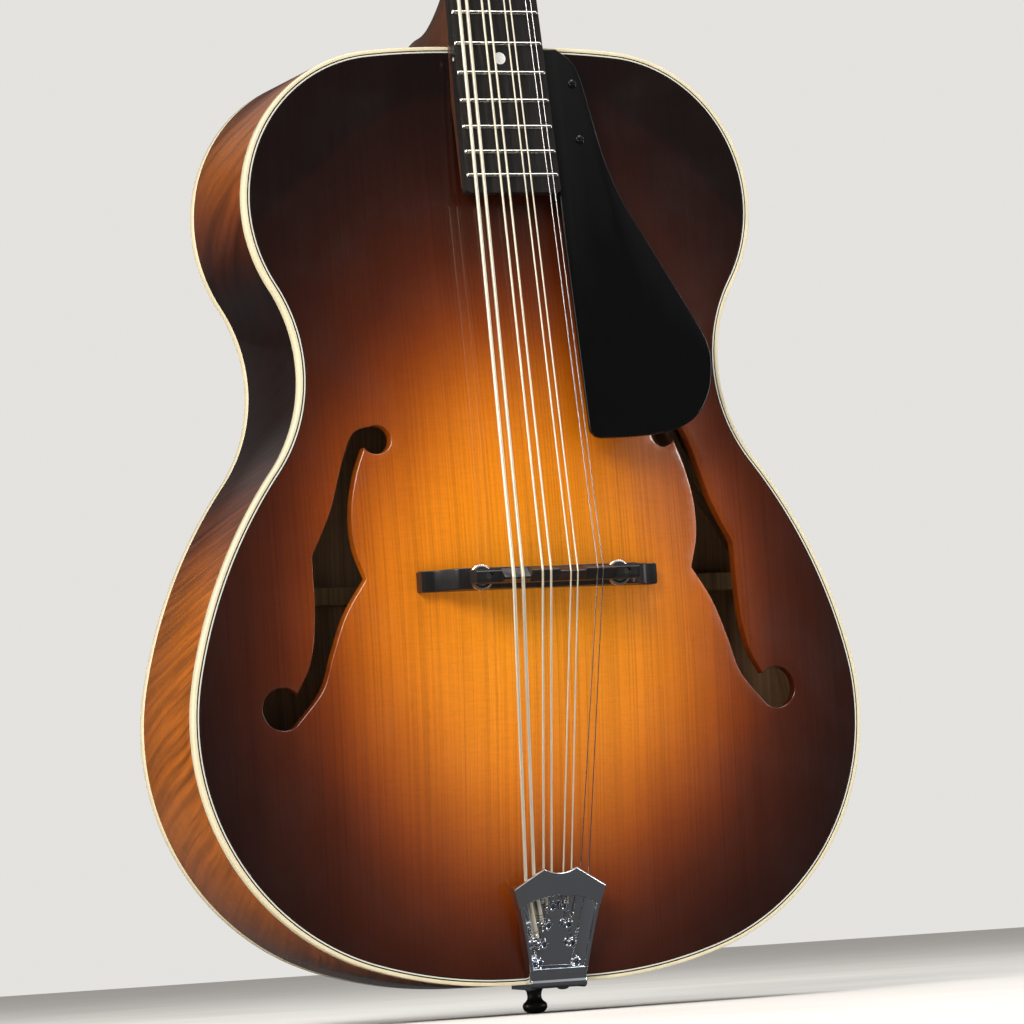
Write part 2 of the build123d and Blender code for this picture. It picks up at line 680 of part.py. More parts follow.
with BuildPart() as nut:
    with BuildSketch(BOARD_SIDE):
        with BuildLine():
            Polyline(
                (0, -NUT_THICKNESS),
                (0, 2.1),
                (1.4, 2.3),
                (NUT_THICKNESS, 0.6),
                (NUT_THICKNESS, -NUT_THICKNESS),
                close=True,
            )
        make_face()
    extrude(amount=NUT_HALF_WIDTH, both=True)
    for channel in string_channels:
        add(channel, mode=Mode.SUBTRACT)
save(nut, "nut")

# ---- headstock fittings ---------------------------------------------------------------------
POCKET_HALF_WIDTH = 5.8
COVER_SCREW_V = 35.0
COVER_SCREW_RADIUS = 1.1

with BuildPart() as veneer:
    with BuildSketch(HEAD.offset(-VENEER_THICKNESS)):
        add(head_outline())
        with Locations((0, -30)):
            Rectangle(120, 60, mode=Mode.SUBTRACT)
        with Locations((0, 11)):
            Rectangle(2 * POCKET_HALF_WIDTH, 24, mode=Mode.SUBTRACT)
        with Locations(*[(s * POST_X, v) for s in (-1, 1) for v in POST_V]):
            Circle(BUSHING_RADIUS, mode=Mode.SUBTRACT)
        with Locations((0, COVER_SCREW_V)):
            Circle(COVER_SCREW_RADIUS, mode=Mode.SUBTRACT)
    extrude(amount=VENEER_THICKNESS)
    with Locations(BOARD * Pos(0, 0, -2 * NUT_THICKNESS)):
        Box(120, NUT_THICKNESS, 60, align=(Align.CENTER, Align.MIN, Align.MIN), mode=Mode.SUBTRACT)
save(veneer, "headstock_veneer")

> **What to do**
Return the whole listing exactly.

> **Finished exercise**
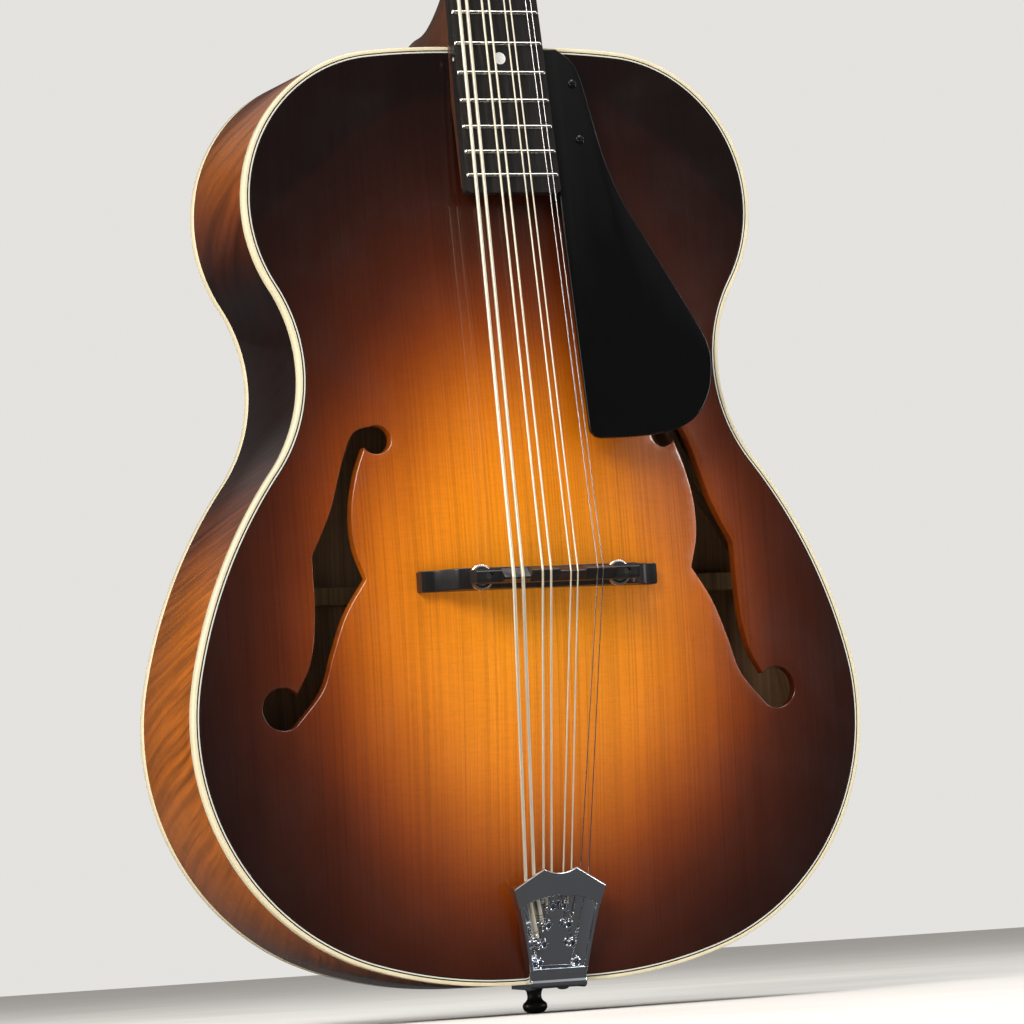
Write part 2 of the build123d and Blender code for this picture. It picks up at line 680 of part.py. More parts follow.
with BuildPart() as nut:
    with BuildSketch(BOARD_SIDE):
        with BuildLine():
            Polyline(
                (0, -NUT_THICKNESS),
                (0, 2.1),
                (1.4, 2.3),
                (NUT_THICKNESS, 0.6),
                (NUT_THICKNESS, -NUT_THICKNESS),
                close=True,
            )
        make_face()
    extrude(amount=NUT_HALF_WIDTH, both=True)
    for channel in string_channels:
        add(channel, mode=Mode.SUBTRACT)
save(nut, "nut")

# ---- headstock fittings ---------------------------------------------------------------------
POCKET_HALF_WIDTH = 5.8
COVER_SCREW_V = 35.0
COVER_SCREW_RADIUS = 1.1

with BuildPart() as veneer:
    with BuildSketch(HEAD.offset(-VENEER_THICKNESS)):
        add(head_outline())
        with Locations((0, -30)):
            Rectangle(120, 60, mode=Mode.SUBTRACT)
        with Locations((0, 11)):
            Rectangle(2 * POCKET_HALF_WIDTH, 24, mode=Mode.SUBTRACT)
        with Locations(*[(s * POST_X, v) for s in (-1, 1) for v in POST_V]):
            Circle(BUSHING_RADIUS, mode=Mode.SUBTRACT)
        with Locations((0, COVER_SCREW_V)):
            Circle(COVER_SCREW_RADIUS, mode=Mode.SUBTRACT)
    extrude(amount=VENEER_THICKNESS)
    with Locations(BOARD * Pos(0, 0, -2 * NUT_THICKNESS)):
        Box(120, NUT_THICKNESS, 60, align=(Align.CENTER, Align.MIN, Align.MIN), mode=Mode.SUBTRACT)
save(veneer, "headstock_veneer")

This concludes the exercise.